Several years ago, I found Google Reader a useful app and used it for my homepage. It has long since met its demise, but igHome was built by a developer who intentionally created it as knock-off of Google Reader. I have used it now for years as my home page on at least one of my computers.

My Yahoo also was a decent home page option when I was following sports more closely than I am now, but I have discontinued using it. I’ve tried a few other such as and more recently Protopage, but do not like them as well as igHome.

One add-on I have used for years is Web of Trust (WOT). Some browsers have discontinued it, but it still works fine in Firefox and Chrome. For a brief period of time a couple of years ago, it has some serious security issues, but they have been corrected. The little green/orange/red circle serves as one reminder of taking care not to visit dangerous sites online.
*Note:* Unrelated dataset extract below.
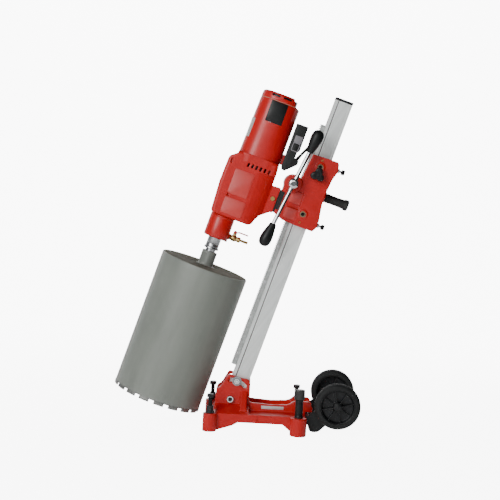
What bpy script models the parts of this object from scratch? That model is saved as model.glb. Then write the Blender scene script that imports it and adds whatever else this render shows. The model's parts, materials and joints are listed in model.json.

Other add-ons in Firefox: Privacy Badger, DuckDuckGo privacy Essentials, uBlock Origin, Facebook Political Ad Collector, Start Page private search engine, Save to Pocket

Other add-ons in Chrome: Privacy Badger, uBlock Origin, Save to Pocket

The most recent add-on I am now using with Firefox is Feedbro. It is one of the replacements for Firefox’s own feed reader that was just discontinued recently. I have come to really like Feedbro, and had I known about it sooner I would have used it instead of the built-in reader.

For the most part, I do not like to use add-ons, preferring to keep the browser lean, so these are the only ones I use now.


Media Players

It is probably a little overkill to have a separate category for the two media player apps I use, but there are reasons for not just using one.

When Windows 10 first debuted, there was no media player with it. I honestly do not know when it finally was added again, but I needed a media player to play CD’s and ended up buying and using VLC Media Player. It has been very useful and I still use it for some podcast listening.

For most basic uses, I have Windows Media Player set as my default, and it works fine.